Be fair or foul or rain or shine
The joys I have possessed, in spite of fate, are mine.
Not Heaven itself upon the past has power,
But what has been, has been, and I have had my hour.

Dryden translating Horace


The ideal, cheerful, sensuous, pagan life is not sick or sorry. No; yet its natural end is the sort of life which Pompeii and Herculaneum bring so vividly before us, — a life which by no means in itself suggests the thought of horror and misery, which even, in many ways, gratifies the senses and the understanding; but by the very intensity and unremittingness of its appeal to the senses ‘^nd the understanding, by its stimulating a single side of us too absolutely, ends by fatiguing and revolting us; ends by leaving us with a sense of confinement, of oppression, — with a desire for an utter change, for clouds, storms, effusion and relief.

Matthew Arnold

First, he [St Francis] taught me that loving God is something that remakes the soul, and doing good for others follows from this; it is not merely being good to others.

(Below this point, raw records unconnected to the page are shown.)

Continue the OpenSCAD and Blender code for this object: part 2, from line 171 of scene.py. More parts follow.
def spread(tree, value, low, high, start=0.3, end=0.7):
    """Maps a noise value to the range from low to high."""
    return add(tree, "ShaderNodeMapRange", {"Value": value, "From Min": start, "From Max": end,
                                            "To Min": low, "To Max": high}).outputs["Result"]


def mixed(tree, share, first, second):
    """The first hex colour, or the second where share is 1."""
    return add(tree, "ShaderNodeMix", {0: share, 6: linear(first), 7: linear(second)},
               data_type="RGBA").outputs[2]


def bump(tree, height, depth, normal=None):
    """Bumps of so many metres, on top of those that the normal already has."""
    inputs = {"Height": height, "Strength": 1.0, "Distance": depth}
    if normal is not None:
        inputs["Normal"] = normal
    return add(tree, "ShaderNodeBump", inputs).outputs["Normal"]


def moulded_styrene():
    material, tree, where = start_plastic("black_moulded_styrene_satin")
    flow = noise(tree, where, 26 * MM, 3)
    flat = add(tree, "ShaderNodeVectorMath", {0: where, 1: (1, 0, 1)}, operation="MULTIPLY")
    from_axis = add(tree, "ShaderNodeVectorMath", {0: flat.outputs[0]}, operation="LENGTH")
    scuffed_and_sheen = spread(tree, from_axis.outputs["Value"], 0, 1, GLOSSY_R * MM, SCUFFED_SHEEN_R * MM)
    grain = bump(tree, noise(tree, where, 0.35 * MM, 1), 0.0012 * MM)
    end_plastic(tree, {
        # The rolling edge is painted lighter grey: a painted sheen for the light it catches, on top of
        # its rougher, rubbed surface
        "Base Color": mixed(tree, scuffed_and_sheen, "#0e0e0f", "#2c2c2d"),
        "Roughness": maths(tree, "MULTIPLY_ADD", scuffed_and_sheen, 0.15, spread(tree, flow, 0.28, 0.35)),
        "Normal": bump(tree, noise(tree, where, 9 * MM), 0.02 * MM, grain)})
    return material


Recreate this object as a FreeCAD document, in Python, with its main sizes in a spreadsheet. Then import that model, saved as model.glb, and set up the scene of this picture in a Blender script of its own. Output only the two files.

Francis was more about being than doing. And the others whom the Christian serves are to be loved for themselves, no matter how unlovable, not because we can fix them by our good works. Second, rather than a call to accomplish any mission, program, or vision, a religious vocation is about changing one’s perception of God and creation

Father Augustine Thompson,  author of Francis of Assisi: A New Biography, quoted today on his blog by my friend Rod Dreher.